Friday, December 21, 2012

guilt trip

here we go again.
I am in a need of spending time alone, placing things into places, rest, sleep, and keep in quietness, hang out when feeling like hanging out, making my own choices...
and so my choice of the day was to stay inside, have a nap, watch a movie and practice some yoga. i woke up pretty empty, grumy and off place, not feeling anything, so here we go...nap might help.
a phone call woke me up from my not that happy nap, it was my father. i answered the phone and he sounded pretty good, then he asked me about my plans and i couldnt give him an answer so his mood changed. and when he asked me if i am going to come to thheir place and again, i couldnt give him the answer, he changed his voice even more and with annoyed voice asked me what the heck am i doing all this time alone in ljubljana?

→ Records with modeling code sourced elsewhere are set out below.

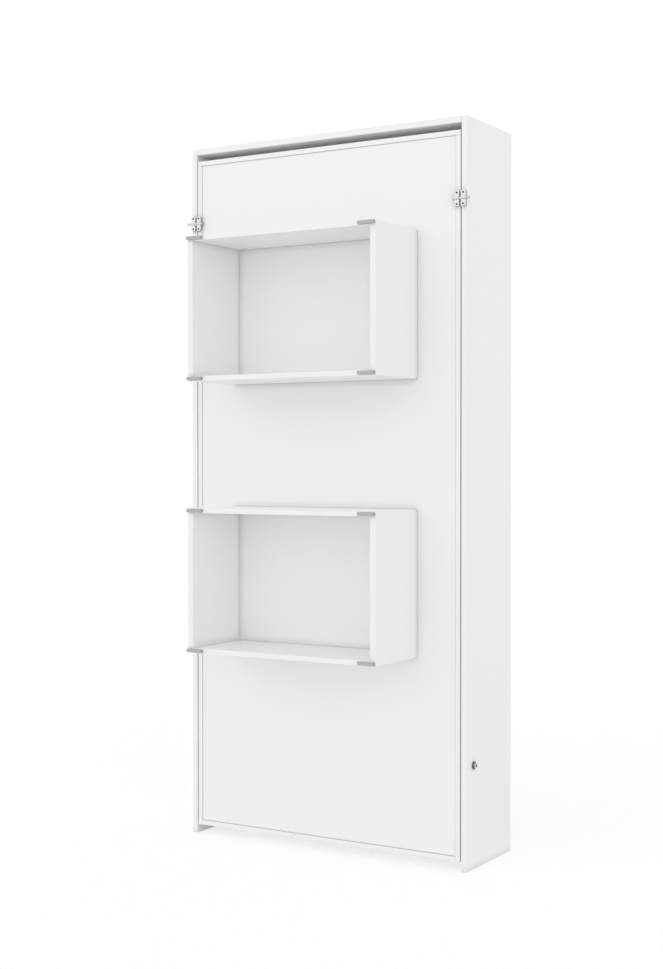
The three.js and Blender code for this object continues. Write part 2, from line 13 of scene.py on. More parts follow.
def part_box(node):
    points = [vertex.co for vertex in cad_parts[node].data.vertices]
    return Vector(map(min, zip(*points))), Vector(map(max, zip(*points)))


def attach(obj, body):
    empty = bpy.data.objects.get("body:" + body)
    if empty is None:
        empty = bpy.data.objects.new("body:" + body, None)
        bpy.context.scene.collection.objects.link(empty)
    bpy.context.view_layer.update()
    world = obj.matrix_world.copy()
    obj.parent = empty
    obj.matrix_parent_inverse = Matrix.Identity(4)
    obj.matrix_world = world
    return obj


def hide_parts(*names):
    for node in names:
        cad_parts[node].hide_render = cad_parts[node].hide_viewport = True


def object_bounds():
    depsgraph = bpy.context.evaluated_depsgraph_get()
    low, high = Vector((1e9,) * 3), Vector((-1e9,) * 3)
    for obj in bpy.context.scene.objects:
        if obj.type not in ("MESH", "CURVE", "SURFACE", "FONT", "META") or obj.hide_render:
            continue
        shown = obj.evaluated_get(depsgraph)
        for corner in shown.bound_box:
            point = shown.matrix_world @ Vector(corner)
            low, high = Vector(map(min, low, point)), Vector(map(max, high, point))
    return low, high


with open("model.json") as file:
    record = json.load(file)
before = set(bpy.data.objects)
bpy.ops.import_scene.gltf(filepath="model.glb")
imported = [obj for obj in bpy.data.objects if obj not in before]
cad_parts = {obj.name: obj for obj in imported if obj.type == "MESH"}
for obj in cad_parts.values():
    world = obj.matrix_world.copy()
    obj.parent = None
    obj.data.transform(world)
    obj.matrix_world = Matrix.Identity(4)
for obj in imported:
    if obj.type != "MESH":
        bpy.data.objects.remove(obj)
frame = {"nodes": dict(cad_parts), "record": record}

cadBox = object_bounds()
bodyOfNode = {}
for body, names in frame["record"]["behaviour"]["bodies"].items():
    for name in names:
        bodyOfNode[name] = body

print("stage: camera")

# Solved from the edges of the cabinet in the photograph, 663 by 969 pixels.
cameraView = {
    "place": (2.45001, -4.05709, 1.18507),
    "turnedLeft": 31.0075,  # degrees
    "tiltedDown": 0.7589,
    "lens": 57.375,  # millimetres on a 36 mm sensor, along the long side
}


def makeCamera():
    data = bpy.data.cameras.new("photoCamera")
    data.lens = cameraView["lens"]
    data.sensor_width = 36
    camera = bpy.data.objects.new("photoCamera", data)
    camera.location = cameraView["place"]
    tilt = math.radians(90 - cameraView["tiltedDown"])
    camera.rotation_euler = (tilt, 0, math.radians(cameraView["turnedLeft"]))
    bpy.context.scene.collection.objects.link(camera)
    bpy.context.scene.camera = camera


makeCamera()
bpy.context.scene.view_settings.view_transform = "Standard"


# Small helpers for nodes and meshes

def addNode(tree, kind, inputs=None, **settings):
    made = tree.nodes.new("ShaderNode" + kind)
    for name, value in settings.items():
        setattr(made, name, value)
    for key, value in (inputs or {}).items():
        if isinstance(value, bpy.types.NodeSocket):
            tree.links.new(value, made.inputs[key])
        else:
            made.inputs[key].default_value = value
    return made


def newMaterial(name, **values):
    material = bpy.data.materials.new(name)
    material.use_nodes = True
    tree = material.node_tree
    tree.nodes.clear()
    shader = addNode(tree, "BsdfPrincipled", values)
    addNode(tree, "OutputMaterial", {"Surface": shader.outputs["BSDF"]})
    return material, tree, shader


def restPlace(tree):
    return addNode(tree, "TexCoord").outputs["Object"]  # metres, in the frame of the folded bed


def math2(tree, operation, first, second=0.0):
    return addNode(tree, "Math", {0: first, 1: second}, operation=operation).outputs[0]


def stretched(tree, place, scale):
    return addNode(tree, "Mapping", {"Vector": place, "Scale": scale}).outputs[0]


def noiseAt(tree, place, scale, detail=2.0, roughness=0.5):
    values = {"Vector": place, "Scale": scale, "Detail": detail, "Roughness": roughness}
    return addNode(tree, "TexNoise", values).outputs["Fac"]


def between(tree, share, low, high):
    values = {"Value": share, "To Min": low, "To Max": high}
    return addNode(tree, "MapRange", values).outputs["Result"]


def mixColours(tree, share, first, second):
    mix = addNode(tree, "Mix", data_type="RGBA")
    for socket, value in zip([mix.inputs[0], mix.inputs[6], mix.inputs[7]], [share, first, second]):
        if isinstance(value, bpy.types.NodeSocket):
            tree.links.new(value, socket)
        else:
            socket.default_value = value
    return mix.outputs[2]


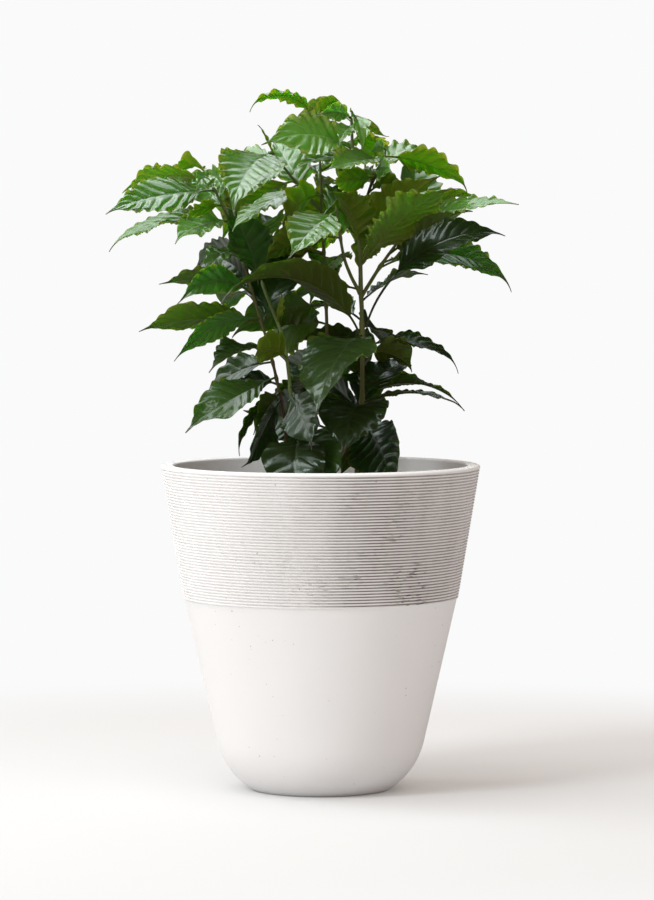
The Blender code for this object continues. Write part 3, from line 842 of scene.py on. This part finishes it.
def leaf_skin(name, veins, blade_colours, vein_colours, roughness, relief, coat, see_through, depth):
    """A leaf surface whose colour goes from old to young with the leaf's stored tone, which is its age and,
    on a few leaves, painted backlight.

    It is paler along the veins and brown at the tip.
    """
    material, tree = start_material(name)
    pattern = node(tree, "Group", {"node_tree": veins}, Vein_Width=VEIN_WIDTH).outputs
    youth = times(tree, stored(tree, "youth"), maths(tree, "MULTIPLY_ADD", pattern["Mottle"], 0.5, 0.75))
    blade, vein = blend(tree, youth, *blade_colours), blend(tree, youth, *vein_colours)
    veined = blend(tree, times(tree, pattern["Veins"], 0.7), blade, vein)
    set_shader(
        tree,
        Base_Color=blend(tree, pattern["Tip"], veined, TIP_BROWN),
        Roughness=spread(tree, pattern["Mottle"], 0.0, 1.0, roughness - 0.06, roughness + 0.06),
        Subsurface_Weight=see_through,
        Subsurface_Radius=SEE_THROUGH,
        Subsurface_Scale=depth,
        Coat_Weight=coat,
        Coat_Roughness=0.08,
        Specular_IOR_Level=0.22,
        Specular_Tint=SHEEN_TINT,
        Normal=bump(tree, pattern["Relief"], 0.0005, relief),
    )
    return material


def leaf_skins():
    """The upper and under skin for each slot."""
    veins, skins = leaf_group(), {}
    for slot, (_, *light, gloss) in LEAF_SLOTS.items():
        upper = leaf_skin(f"{slot}_upper", veins, *UPPER_SKIN, gloss, *light)
        skins[slot] = [upper, leaf_skin(f"{slot}_under", veins, *UNDER_SKIN, 0.0, *light)]
    return skins


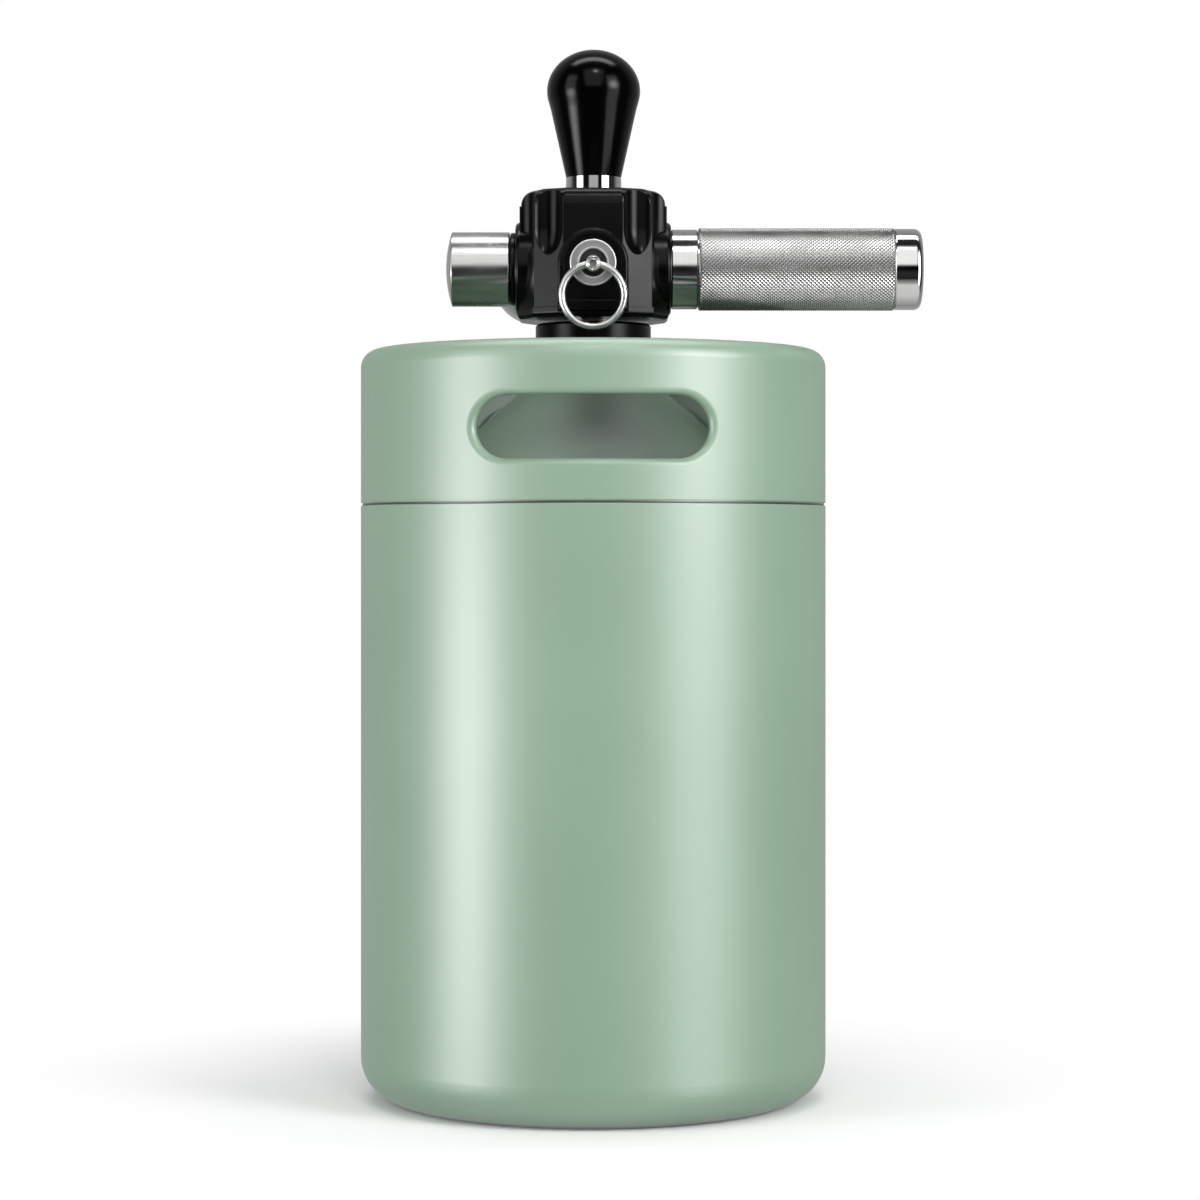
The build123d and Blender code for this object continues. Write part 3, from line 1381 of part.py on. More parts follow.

Ihave three weeks off and if i think i will just stay in ljubljana in this whole for all three weeks?
like a little girl i started explaining what i am doing here. he wasnt happy with my answer at all and for the third time he changed his mood and just said: ok lets talk some other time. good bye.
and so he cancled the call.
and so now i am left with guilt trip.
my head is telling me: you are doing it wrong!!!!

Am I really doing it wrong?
what am I doing wrong?

I know I should go into my feelings now, but my body is dead, i cant feel anything, so i just pushed my emotions inside and letting the voice in my head preaching "you are doing it wrong!! you are all wrong!!"